Joseph Califano’s statement that Selma was Lyndon B. Johnson’s idea is patently false. Although the Student Nonviolent Coordinating Committee (SNCC) had come to Alabama earlier to organize to obtain the right to vote, for me, the Alabama Right to Vote movement began the day the four little girls were killed in the 16th Street Baptist Church bombing in Birmingham.

That was Sunday, September 15, 1963 – before Lyndon Johnson became president.

James Bevel, my-then husband, and I believed that a man and a woman would not allow those four little girls to be murdered and do nothing.

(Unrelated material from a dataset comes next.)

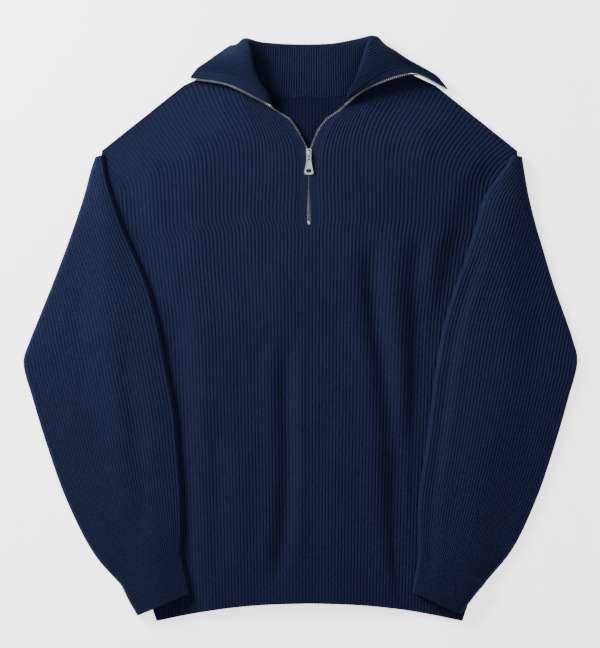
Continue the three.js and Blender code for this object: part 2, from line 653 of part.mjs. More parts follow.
// A cross-section of one zip half at a point of the cloth's edge.
function zipSection({ edge, intoCloth, inwards, hidden = false, slim = false, edgeGap = 0, tape = TAPE_WIDTH }) {
  const inner = hidden ? edgeGap - CHAIN_SPACE : BEAD_SPACE + BEAD_WIDTH;
  const outer = hidden ? edgeGap - CHAIN_SPACE - BEAD_WIDTH : BEAD_SPACE;
  const front = hidden ? TAPE_FROM : BEAD_FRONT;
  const back = hidden ? TAPE_TO + 1.4 : BEAD_BACK;
  const outline = slim ? SLIM_SECTION : [
    [tape, TAPE_FROM],
    [-outer, TAPE_FROM],
    [-outer - BEAD_SLOPE, front],
    [-inner, front],
    [-inner, back],
    [-outer - BEAD_SLOPE, back],
    [-outer, TAPE_TO],
    [tape, TAPE_TO],
  ];
  return outline.map(([into, towards]) => edge.clone()
    .addScaledVector(intoCloth, into)
    .addScaledVector(inwards, towards));
}

// A closed run of one zip half. On the collar, which is folded outwards, the cloth lies on the other
// side of the teeth, so the faces are turned.
function zipRun(sign, stations, turned) {
  const rings = stations.map(zipSection);
  const shell = new Shell(sign);
  const face = (a, b, c) => (turned ? shell.triangle(a, c, b) : shell.triangle(a, b, c));
  for (let i = 0; i + 1 < rings.length; i += 1) {
    for (let j = 0; j < rings[i].length; j += 1) {
      const next = (j + 1) % rings[i].length;
      face(rings[i][j], rings[i + 1][j], rings[i + 1][next]);
      face(rings[i][j], rings[i + 1][next], rings[i][next]);
    }
  }
  const first = rings[0];
  const last = rings[rings.length - 1];
  for (const [a, b, c] of [[0, 1, 6], [0, 6, 7], [2, 3, 4], [2, 4, 5], [1, 2, 5], [1, 5, 6]]) {
    face(first[a], first[b], first[c]);
    face(last[a], last[c], last[b]);
  }
  const vertProperties = new Float32Array(shell.points.flat());
  const triVerts = new Uint32Array(shell.triangles.flat());
  return new wasm.Manifold(new wasm.Mesh({ numProp: 3, vertProperties, triVerts }));
}

function zipHalf(half) {
  const sign = half === 'left' ? -1 : 1;
  const edgeSign = half === 'left' ? 1 : -1;
  const start = half === 'left' ? 0 : COLLAR_SPANS;
  const slitFoot = FRONT_ROWS.findIndex((row) => row.left > 0);
  const stations = [];
  const frontEdge = (y) => {
    const i = Math.max(slitFoot, FRONT_ROWS.findIndex((row) => row.innerY >= y));
    const a = frontPoint(half, i - 1, 0);
    const b = frontPoint(half, i, 0);
    const from = i === slitFoot ? b : a;
    const t = i === slitFoot ? 0 : clamp((y - from.y) / (b.y - from.y), 0, 1);
    const edge = from.clone().lerp(b, t);
    edge.y = y;
    edge.z += WALL / 2;
    return edge;
  };
  const flat = new THREE.Vector3(1, 0, 0);
  const down = new THREE.Vector3(0, 0, -1);
  for (const y of [ZIP_FOOT_Y, 160, 190, 220]) {
    const edge = frontEdge(y);
    const edgeGap = edge.x - ZIP_CENTRE_X * sign;
    stations.push({ edge, intoCloth: flat, inwards: down, hidden: true, edgeGap });
  }
  const slant = new THREE.Vector3(0.85, -0.52, 0).normalize();
  for (const y of [228, 240, 253, 266]) {
    const upperEnd = y > 240;
    const edge = frontEdge(y);
    if (upperEnd) edge.z -= TURN_DROP;
    stations.push({ edge, intoCloth: slant, inwards: down, tape: upperEnd ? NARROW_TAPE : TAPE_WIDTH });
  }
  const corner = neckEdge(half, 0);
  stations.push({
    edge: new THREE.Vector3(corner.x - CORNER_CLEAR, corner.y, FRONT_REST + NECK_LIFT + WALL / 2 - TURN_DROP),
    intoCloth: new THREE.Vector3(0.97, 0.2, 0).normalize(),
    inwards: down,
    tape: TURN_TAPE,
  });
  let otherSide;      // settled once, so that the tape stays on one side of the cloth
  for (const up of [COLLAR_HEIGHTS[1] * 0.45, ...COLLAR_HEIGHTS.slice(1)]) {
    const low = up < COLLAR_HEIGHTS[1];
    const edge = low
      ? collarPoint(start, 0).lerp(collarPoint(start, COLLAR_HEIGHTS[1]), up / COLLAR_HEIGHTS[1])
      : collarPoint(start, up);
    const along = collarPoint(start, Math.min(up + 0.01, 1)).sub(collarPoint(start, up - 0.01)).normalize();
    const intoCloth = collarPoint(start + edgeSign / COLLAR_INNER_STEPS, up).sub(edge);
    intoCloth.addScaledVector(along, -intoCloth.dot(along)).normalize();
    const inwards = along.clone().cross(intoCloth).normalize();
    otherSide ??= inwards.z > 0;
    if (otherSide) inwards.negate();
    const tucked = up < 0.5 || (half === 'right' && up > CURL_FROM);
    if (tucked && half === 'right') edge.addScaledVector(intoCloth, -TUCK_CLEAR);
    edge.x *= sign;
    intoCloth.x *= sign;
    inwards.x *= sign;
    stations.push({ edge, intoCloth, inwards, tape: tucked ? TURN_TAPE : NARROW_TAPE });
  }
  const foldedFrom = stations.length - COLLAR_HEIGHTS.length;
  const atCorner = stations[foldedFrom - 1];
  const turned = stations[foldedFrom];
  const joints = CORNER_LAPS.map((lap) => ({
    ...turned,
    slim: true,
    edge: atCorner.edge.clone().lerp(turned.edge, lap),
  }));
  const back = atCorner.edge.clone().sub(stations[foldedFrom - 2].edge).normalize();
  const heart = atCorner.edge.clone()
    .addScaledVector(atCorner.intoCloth, -BEAD_SPACE - BEAD_WIDTH / 2)
    .addScaledVector(atCorner.inwards, (BEAD_FRONT + BEAD_BACK) / 2)
    .addScaledVector(back, -SLIM_ROOT)
    .addScaledVector(turned.intoCloth, -SLIM_CENTRE.into)
    .addScaledVector(turned.inwards, -SLIM_CENTRE.towards);
  joints.unshift({ ...turned, slim: true, edge: heart });
  const onFront = zipRun(sign, stations.slice(0, foldedFrom), false);
  const onCollar = zipRun(sign, [...joints, ...stations.slice(foldedFrom)], true);
  return solidMesh(`zip_${half}`, onFront.add(onCollar), metal());
}

// The slider runs on the two rows of teeth. Its upper plate lies over the cloth's edges, a post
// parts the rows, and a bail on top carries the pull tab.
const SLIDER_FOOT_Y = 215;
const SLIDER_LENGTH = 13.4;
const SLIDER_FOOT_WIDTH = 6;
const SLIDER_HEAD_WIDTH = 7.4;
const SLIDER_LOW = 6.4;      // underside of the lower plate
const LOWER_PLATE = 1.2;
const SLIDER_TOP = 13.9;     // underside of the upper plate
const UPPER_PLATE = 1.6;
const POST = { halfWidth: 0.45, length: 2 };
const BAIL = { footY: 217, length: 9.6, width: 2.2, leg: 1.4, clear: 2.6, bar: 1.0 };

const PULL_AXIS_Y = 220.6;
const PULL_AXIS_Z = SLIDER_TOP + UPPER_PLATE + 1.5;
const PULL_LENGTH = 25.4;
const PULL_THICK = 1.4;
const PULL_TOP_WIDTH = 6.2;
const PULL_END_WIDTH = 12.2;
const PULL_SLOT = { halfWidth: 1.6, length: 7.2 };
const PULL_HOLE = { centre: 20.6, halfWidth: 3.4, halfLength: 2.3 };
const PULL_PIN_RADIUS = 0.7;
const PULL_TILT = 4.6;       // degrees, so that the free end lies on the cloth

function toSolid(geometry) {
  const bare = geometry.clone();
  bare.deleteAttribute('normal');
  bare.deleteAttribute('uv');
  const merged = mergeVertices(bare, 1e-4);
  const vertProperties = new Float32Array(merged.attributes.position.array);
  const triVerts = new Uint32Array(merged.index.array);
  return new wasm.Manifold(new wasm.Mesh({ numProp: 3, vertProperties, triVerts }));
}

function solidMesh(name, solid, material) {
  const { vertProperties, triVerts } = solid.getMesh();
  const geometry = new THREE.BufferGeometry();
  geometry.setAttribute('position', new THREE.BufferAttribute(new Float32Array(vertProperties), 3));
  geometry.setIndex(new THREE.BufferAttribute(new Uint32Array(triVerts), 1));
  geometry.computeVertexNormals();
  const mesh = new THREE.Mesh(geometry, material);
  mesh.name = name;
  return mesh;
}

const block = (width, length, height, x, y, z) => toSolid(
  new THREE.BoxGeometry(width, length, height).translate(x, y + length / 2, z + height / 2),
);

function plate(depth, z) {
  const outline = new THREE.Shape();
  const foot = SLIDER_FOOT_WIDTH / 2;
  const head = SLIDER_HEAD_WIDTH / 2;
  outline.moveTo(-foot + 1, 0);
  outline.lineTo(foot - 1, 0);
  outline.lineTo(foot, 1);
  outline.lineTo(head, SLIDER_LENGTH - 3);
  outline.lineTo(head - 1.6, SLIDER_LENGTH);
  outline.lineTo(-head + 1.6, SLIDER_LENGTH);
  outline.lineTo(-head, SLIDER_LENGTH - 3);
  outline.lineTo(-foot, 1);
  outline.closePath();
  const geometry = new THREE.ExtrudeGeometry(outline, { depth, bevelEnabled: false });
  return toSolid(geometry.translate(ZIP_CENTRE_X, SLIDER_FOOT_Y, z));
}

function slider() {
  const postY = SLIDER_FOOT_Y + SLIDER_LENGTH - POST.length - 0.4;
  const postHeight = SLIDER_TOP - SLIDER_LOW + 0.4;
  const top = SLIDER_TOP + UPPER_PLATE;
  const legHeight = BAIL.clear + BAIL.bar;
  const { footY, length, width, leg } = BAIL;
  const body = plate(UPPER_PLATE, SLIDER_TOP)
    .add(plate(LOWER_PLATE, SLIDER_LOW))
    .add(block(2 * POST.halfWidth, POST.length, postHeight, ZIP_CENTRE_X, postY, SLIDER_LOW + 0.2))
    .add(block(width, leg, legHeight + 0.2, ZIP_CENTRE_X, footY, top - 0.2))
    .add(block(width, leg, legHeight + 0.2, ZIP_CENTRE_X, footY + length - leg, top - 0.2))
    .add(block(width, length, BAIL.bar, ZIP_CENTRE_X, footY, top + BAIL.clear));
  return solidMesh('zip_slider', body, metal());
}

function pullTab() {
  const outline = new THREE.Shape();
  const top = PULL_TOP_WIDTH / 2;
  const end = PULL_END_WIDTH / 2;
  outline.moveTo(-top, 0.9);
  outline.lineTo(-top, -PULL_LENGTH * 0.3);
  outline.lineTo(-end, -PULL_LENGTH + 2);
  outline.lineTo(-end + 1.5, -PULL_LENGTH);
  outline.lineTo(end - 1.5, -PULL_LENGTH);
  outline.lineTo(end, -PULL_LENGTH + 2);
  outline.lineTo(top, -PULL_LENGTH * 0.3);
  outline.lineTo(top, 0.9);
  outline.closePath();
  const slot = new THREE.Path();
  slot.moveTo(-PULL_SLOT.halfWidth, -PULL_PIN_RADIUS);
  slot.lineTo(PULL_SLOT.halfWidth, -PULL_PIN_RADIUS);
  slot.lineTo(PULL_SLOT.halfWidth, -PULL_SLOT.length);
  slot.lineTo(-PULL_SLOT.halfWidth, -PULL_SLOT.length);
  slot.closePath();
  const hole = new THREE.Path();
  hole.absellipse(0, -PULL_HOLE.centre, PULL_HOLE.halfWidth, PULL_HOLE.halfLength, 0, 2 * Math.PI, true, 0);
  outline.holes.push(slot, hole);
  const options = { depth: PULL_THICK, bevelEnabled: false, curveSegments: 8 };
  const geometry = new THREE.ExtrudeGeometry(outline, options).translate(0, 0, -PULL_THICK / 2);
  const mesh = solidMesh('zip_pull', toSolid(geometry), metal());
  mesh.position.set(ZIP_CENTRE_X, PULL_AXIS_Y, PULL_AXIS_Z);
  mesh.rotation.x = THREE.MathUtils.degToRad(PULL_TILT);
  return mesh;
}

const sweater = new THREE.Group();
sweater.position.set(CENTRE_SHIFT, MIDDLE_SHIFT_Y, 0);
sweater.add(backPanel());
sweater.add(frontPanel());
sweater.add(tube('sleeve_left', 'left', SLEEVE_LEFT, ARMHOLE_ROWS));
sweater.add(tube('sleeve_right', 'right', SLEEVE_RIGHT, ARMHOLE_ROWS));
sweater.add(tube('cuff_left', 'left', CUFF_LEFT, 0));
sweater.add(tube('cuff_right', 'right', CUFF_RIGHT, 0));
sweater.add(collar());
sweater.add(zipHalf('left'));
sweater.add(zipHalf('right'));
sweater.add(slider());
sweater.add(pullTab());

export default sweater;
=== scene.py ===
"""Quarter zip sweater laid flat: rib-knit panels, sleeves, collar and a metal zip.

The sweater lies on its back and is seen straight down. Sizes are in millimetres about the garment's
centre line, as in the CAD source, and are turned into metres in the part's frame when a mesh is made.
"""
import logging
import math
from dataclasses import dataclass, field
from enum import Enum
from typing import Callable, Iterable, Optional, Sequence

import bpy
import numpy as np
from mathutils import Matrix, Vector


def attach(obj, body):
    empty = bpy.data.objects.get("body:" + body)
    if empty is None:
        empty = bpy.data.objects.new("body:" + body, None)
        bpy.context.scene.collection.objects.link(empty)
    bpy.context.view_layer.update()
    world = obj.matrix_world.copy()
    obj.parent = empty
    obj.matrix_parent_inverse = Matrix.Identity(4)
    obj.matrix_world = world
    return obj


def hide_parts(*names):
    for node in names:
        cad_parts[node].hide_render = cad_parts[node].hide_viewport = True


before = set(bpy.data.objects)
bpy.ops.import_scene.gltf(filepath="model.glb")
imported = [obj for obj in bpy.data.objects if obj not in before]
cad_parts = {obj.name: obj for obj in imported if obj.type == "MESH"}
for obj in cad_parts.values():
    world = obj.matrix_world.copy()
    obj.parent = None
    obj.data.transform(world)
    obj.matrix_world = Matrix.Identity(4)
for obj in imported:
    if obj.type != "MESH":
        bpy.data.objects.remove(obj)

LOG = logging.getLogger("sweater")
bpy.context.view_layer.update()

MM = 0.001
SHIFT = np.array([11.5, 0.25, 0.0])
WALL = 2.6
SEAM_GAP = 0.3
FRONT_REST = WALL + SEAM_GAP
RIB_SAMPLES = 6


class Side(Enum):
    """A half of the garment, as seen in the picture."""

    LEFT = -1
    RIGHT = 1

    @property
    def word(self) -> str:
        """The word that the names of the pieces end with."""
        return self.name.lower()


def smooth(low: float, high: float, value: np.ndarray) -> np.ndarray:
    """Runs from 0 at low to 1 at high with soft ends."""
    t = np.clip((np.asarray(value, dtype=float) - low) / (high - low), 0.0, 1.0)
    return t * t * (3.0 - 2.0 * t)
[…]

On that fateful Sunday, in Edenton, N. C. in Golden and Mrs. Frinks’ living room (Golden Frinks was a Southern Christian Leadership Conference (SCLC) staff person.), James Bevel and I conceptualized and wrote the plan that became the Selma Right to Vote movement. We believed that if Negroes in Alabama could vote, they could better protect their children from things like the church bombing.

Nash doesn’t squarely put what happened in Selma squarely on her shoulders, as she states in her piece that she and her ex-husband took their plan to the SCLC with immediacy. Nash, who was portrayed in DuVernay’s film by Tessa Thompson, added that Bevel (played by Common) called for the Selma-to-Montgomery March soon after the police killing unarmed of civil rights activist Jimmy Lee Jackson on February, 26, 1965.

In Nash’s estimation, President Johnson allowed the environment that led to the deaths of Jackson, and activists James Reeb and Viola Liuzzo to continue despite his power to stop the carnage. Nash states that President Johnson’s inaction prior to the events of March 7, 1965, AKA Bloody Sunday, pushed the SCLC, SNCC and other groups to push forward for voting rights and sparked the violent standoff with Alabama police.

Although it can’t be verified, insiders say that DuVernay’s portrayal of President Johnson as a difficult and somewhat closeted bigot may have harmed her chances at the Academy Awards. DuVernay’s film is up for Best Picture and Best Original Song. Some feel that the director was snubbed for the Best Director category, which would have been a historic first for a Black woman.